Your task is to give the data again, exactly, with every line intact.

Data extract:
——————————
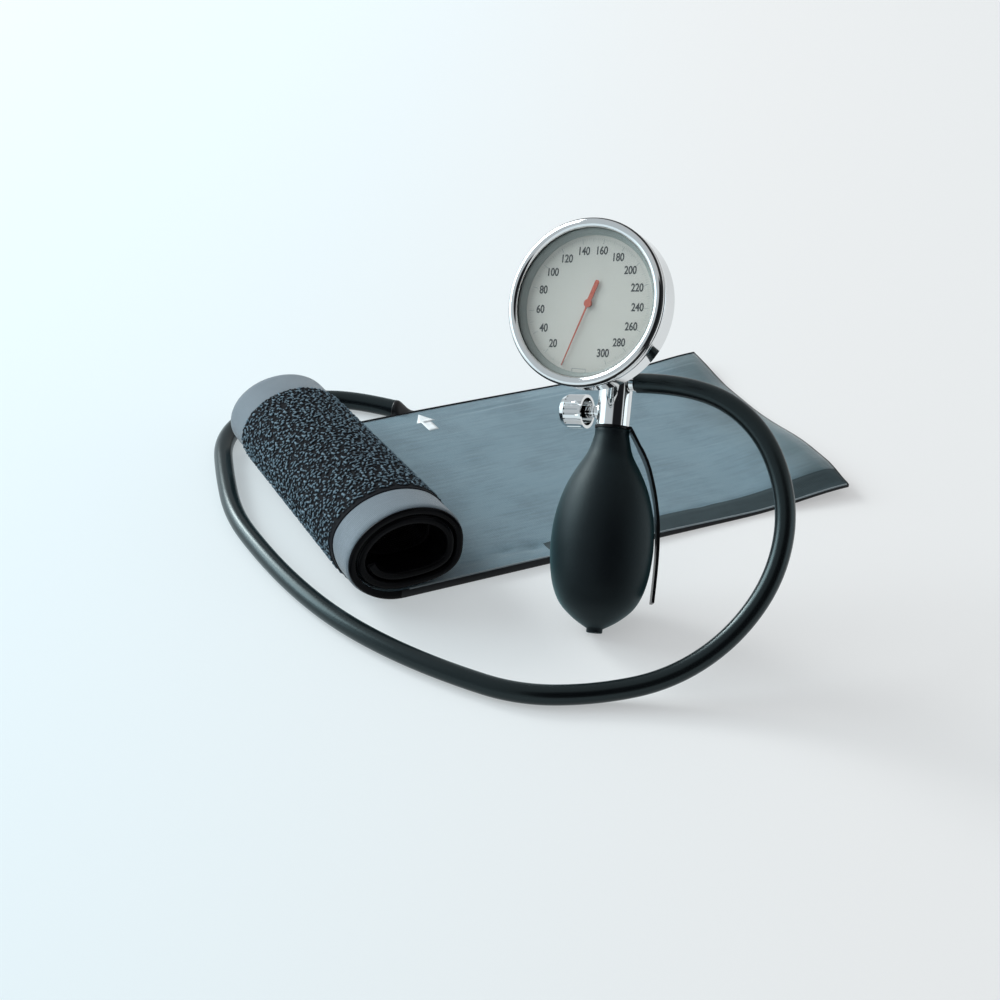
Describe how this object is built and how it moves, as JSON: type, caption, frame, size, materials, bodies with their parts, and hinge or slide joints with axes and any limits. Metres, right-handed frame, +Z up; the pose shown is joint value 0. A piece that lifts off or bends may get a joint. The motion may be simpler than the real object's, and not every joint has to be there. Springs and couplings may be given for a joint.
{
  "type": "aneroid sphygmomanometer",
  "caption": "Palm-type blood-pressure gauge: round aneroid dial on a squeeze bulb with a release valve, a rubber hose and a partly rolled arm cuff.",
  "frame": {"origin": "centre of the flat part of the cuff, on its underside, which lies on the table", "axes": "+Z up; +X along the cuff away from its roll; +Y across the cuff towards the edge the hose enters"},
  "size_m": [0.2754, 0.2863, 0.1582],
  "materials": {
    "cuff_cloth": "fine woven nylon",
    "cuff_lining": "fine woven nylon",
    "bladder_rubber": "smooth sheet",
    "binding_tape": "woven tape",
    "loop_pile": "looped pile",
    "hook_tape": "hook tape",
    "black_rubber": "moulded",
    "bulb_rubber": "matte moulded",
    "hose_rubber": "satin extruded",
    "chrome": "polished chrome plate",
    "satin_steel": "turned",
    "dark_spring_steel": "black painted spring steel",
    "brass": "machined",
    "capsule_bronze": "rolled sheet",
    "hairspring_bronze": "drawn strip",
    "ball_rubber": "ground ball",
    "clear_lens": "clear polished",
    "dial_white": "matte white enamel",
    "dial_wall": "matte grey",
    "pointer_red": "satin red paint",
    "dial_print": "matte print",
    "white_print": "matte print on cloth"
  },
  "bodies": {
    "instrument": {"cuff_outer_cloth": "cuff_cloth", "cuff_inner_cloth": "cuff_lining", "bladder": "bladder_rubber", "edge_binding": "binding_tape", "loop_patch": "loop_pile", "hook_patch": "hook_tape", "tube_port": "black_rubber", "bulb": "bulb_rubber", "valve_body": "chrome", "intake_valve_body": "satin_steel", "intake_valve_cage": "satin_steel", "intake_filter": "satin_steel", "outlet_valve_seat": "brass", "outlet_valve_cage": "brass", "hose_barb": "chrome", "gauge_stem": "chrome", "gauge_case": "chrome", "bezel_ring": "chrome", "lens": "clear_lens", "lens_gasket": "black_rubber", "dial_plate": "dial_white", "dial_wall_ring": "dial_wall", "movement_base_plate": "brass", "movement_top_plate": "brass", "movement_pillars": "brass", "movement_screws": "satin_steel", "movement_posts": "brass", "hairspring": "hairspring_bronze", "diaphragm_capsule": "capsule_bronze", "channel_plate": "brass", "hose": "hose_rubber"},
    "pointer_and_pinion": {"pointer": "pointer_red", "pinion_arbor": "satin_steel"},
    "sector": {"sector_gear": "brass"},
    "capsule_rod": {"push_rod": "satin_steel"},
    "valve_needle": {"needle_pin": "satin_steel"},
    "release_wheel": {"release_knob": "chrome", "release_screw": "satin_steel"},
    "intake_ball": {"intake_valve_ball": "ball_rubber"},
    "outlet_ball": {"outlet_valve_ball": "ball_rubber"},
    "finger_spoon": {"finger_clip": "dark_spring_steel"}
  },
  "joints": [
    {"name": "sector_turn", "type": "hinge", "parent": "instrument", "child": "sector", "pos_m": [-0.04064, -0.07476, 0.10279], "axis": [-0.7565, -0.3756, 0.5354], "range_deg": [0, 35.1], "stiffness_Nm_per_rad": 0.01, "springref_deg": -11.46},
    {"name": "pointer_turn", "type": "hinge", "parent": "instrument", "child": "pointer_and_pinion", "pos_m": [-0.03181, -0.07127, 0.12519], "axis": [0.7565, 0.3756, -0.5354], "range_deg": [0, 316]},
    {"name": "capsule_rod_slide", "type": "slide", "parent": "instrument", "child": "capsule_rod", "axis": [-0.7565, -0.3756, 0.5354], "range_m": [0, 0.0009]},
    {"name": "release_screw_turn", "type": "hinge", "parent": "valve_needle", "child": "release_wheel", "pos_m": [-0.02865, -0.0708, 0.07394], "axis": [0.5717, -0.7774, 0.2623], "range_deg": [-360, 540]},
    {"name": "release_needle_slide", "type": "slide", "parent": "instrument", "child": "valve_needle", "axis": [0.5717, -0.7774, 0.2623], "range_m": [-0.0005, 0.00075]},
    {"name": "intake_ball_lift", "type": "slide", "parent": "instrument", "child": "intake_ball", "axis": [0.3177, 0.5045, 0.8028], "range_m": [0, 0.0012]},
    {"name": "outlet_ball_lift", "type": "slide", "parent": "instrument", "child": "outlet_ball", "axis": [0.3177, 0.5045, 0.8028], "range_m": [0, 0.0015]},
    {"name": "finger_spoon_swivel", "type": "hinge", "parent": "instrument", "child": "finger_spoon", "pos_m": [-0.02392, -0.08351, 0.07171], "axis": [0.3177, 0.5045, 0.8028], "range_deg": [-30, 30]}
  ],
  "couplings": [
    {"joint": "pointer_turn", "follows": "sector_turn", "ratio": 9},
    {"joint": "capsule_rod_slide", "follows": "sector_turn", "m_per_rad": 0.00145},
    {"joint": "release_screw_turn", "follows": "release_needle_slide", "rad_per_m": 12566}
  ]
}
——————————
The response:
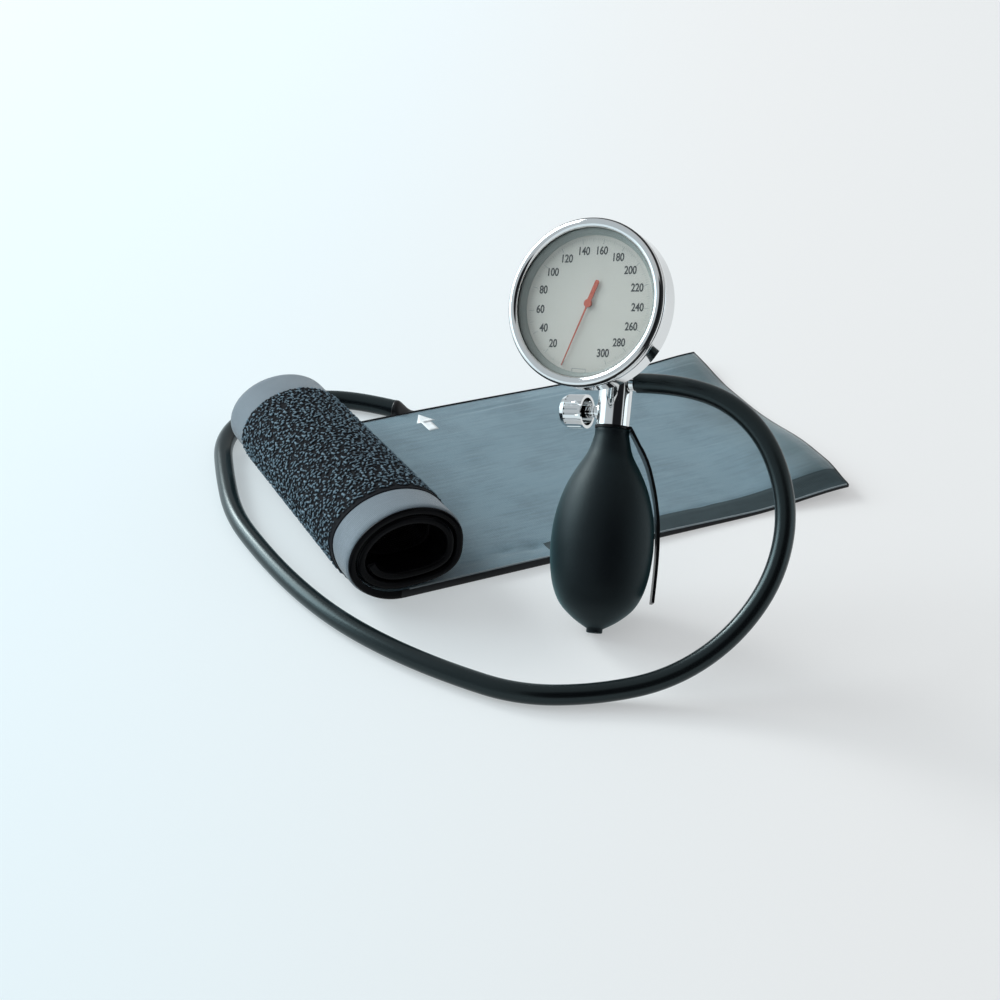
Describe how this object is built and how it moves, as JSON: type, caption, frame, size, materials, bodies with their parts, and hinge or slide joints with axes and any limits. Metres, right-handed frame, +Z up; the pose shown is joint value 0. A piece that lifts off or bends may get a joint. The motion may be simpler than the real object's, and not every joint has to be there. Springs and couplings may be given for a joint.
{
  "type": "aneroid sphygmomanometer",
  "caption": "Palm-type blood-pressure gauge: round aneroid dial on a squeeze bulb with a release valve, a rubber hose and a partly rolled arm cuff.",
  "frame": {"origin": "centre of the flat part of the cuff, on its underside, which lies on the table", "axes": "+Z up; +X along the cuff away from its roll; +Y across the cuff towards the edge the hose enters"},
  "size_m": [0.2754, 0.2863, 0.1582],
  "materials": {
    "cuff_cloth": "fine woven nylon",
    "cuff_lining": "fine woven nylon",
    "bladder_rubber": "smooth sheet",
    "binding_tape": "woven tape",
    "loop_pile": "looped pile",
    "hook_tape": "hook tape",
    "black_rubber": "moulded",
    "bulb_rubber": "matte moulded",
    "hose_rubber": "satin extruded",
    "chrome": "polished chrome plate",
    "satin_steel": "turned",
    "dark_spring_steel": "black painted spring steel",
    "brass": "machined",
    "capsule_bronze": "rolled sheet",
    "hairspring_bronze": "drawn strip",
    "ball_rubber": "ground ball",
    "clear_lens": "clear polished",
    "dial_white": "matte white enamel",
    "dial_wall": "matte grey",
    "pointer_red": "satin red paint",
    "dial_print": "matte print",
    "white_print": "matte print on cloth"
  },
  "bodies": {
    "instrument": {"cuff_outer_cloth": "cuff_cloth", "cuff_inner_cloth": "cuff_lining", "bladder": "bladder_rubber", "edge_binding": "binding_tape", "loop_patch": "loop_pile", "hook_patch": "hook_tape", "tube_port": "black_rubber", "bulb": "bulb_rubber", "valve_body": "chrome", "intake_valve_body": "satin_steel", "intake_valve_cage": "satin_steel", "intake_filter": "satin_steel", "outlet_valve_seat": "brass", "outlet_valve_cage": "brass", "hose_barb": "chrome", "gauge_stem": "chrome", "gauge_case": "chrome", "bezel_ring": "chrome", "lens": "clear_lens", "lens_gasket": "black_rubber", "dial_plate": "dial_white", "dial_wall_ring": "dial_wall", "movement_base_plate": "brass", "movement_top_plate": "brass", "movement_pillars": "brass", "movement_screws": "satin_steel", "movement_posts": "brass", "hairspring": "hairspring_bronze", "diaphragm_capsule": "capsule_bronze", "channel_plate": "brass", "hose": "hose_rubber"},
    "pointer_and_pinion": {"pointer": "pointer_red", "pinion_arbor": "satin_steel"},
    "sector": {"sector_gear": "brass"},
    "capsule_rod": {"push_rod": "satin_steel"},
    "valve_needle": {"needle_pin": "satin_steel"},
    "release_wheel": {"release_knob": "chrome", "release_screw": "satin_steel"},
    "intake_ball": {"intake_valve_ball": "ball_rubber"},
    "outlet_ball": {"outlet_valve_ball": "ball_rubber"},
    "finger_spoon": {"finger_clip": "dark_spring_steel"}
  },
  "joints": [
    {"name": "sector_turn", "type": "hinge", "parent": "instrument", "child": "sector", "pos_m": [-0.04064, -0.07476, 0.10279], "axis": [-0.7565, -0.3756, 0.5354], "range_deg": [0, 35.1], "stiffness_Nm_per_rad": 0.01, "springref_deg": -11.46},
    {"name": "pointer_turn", "type": "hinge", "parent": "instrument", "child": "pointer_and_pinion", "pos_m": [-0.03181, -0.07127, 0.12519], "axis": [0.7565, 0.3756, -0.5354], "range_deg": [0, 316]},
    {"name": "capsule_rod_slide", "type": "slide", "parent": "instrument", "child": "capsule_rod", "axis": [-0.7565, -0.3756, 0.5354], "range_m": [0, 0.0009]},
    {"name": "release_screw_turn", "type": "hinge", "parent": "valve_needle", "child": "release_wheel", "pos_m": [-0.02865, -0.0708, 0.07394], "axis": [0.5717, -0.7774, 0.2623], "range_deg": [-360, 540]},
    {"name": "release_needle_slide", "type": "slide", "parent": "instrument", "child": "valve_needle", "axis": [0.5717, -0.7774, 0.2623], "range_m": [-0.0005, 0.00075]},
    {"name": "intake_ball_lift", "type": "slide", "parent": "instrument", "child": "intake_ball", "axis": [0.3177, 0.5045, 0.8028], "range_m": [0, 0.0012]},
    {"name": "outlet_ball_lift", "type": "slide", "parent": "instrument", "child": "outlet_ball", "axis": [0.3177, 0.5045, 0.8028], "range_m": [0, 0.0015]},
    {"name": "finger_spoon_swivel", "type": "hinge", "parent": "instrument", "child": "finger_spoon", "pos_m": [-0.02392, -0.08351, 0.07171], "axis": [0.3177, 0.5045, 0.8028], "range_deg": [-30, 30]}
  ],
  "couplings": [
    {"joint": "pointer_turn", "follows": "sector_turn", "ratio": 9},
    {"joint": "capsule_rod_slide", "follows": "sector_turn", "m_per_rad": 0.00145},
    {"joint": "release_screw_turn", "follows": "release_needle_slide", "rad_per_m": 12566}
  ]
}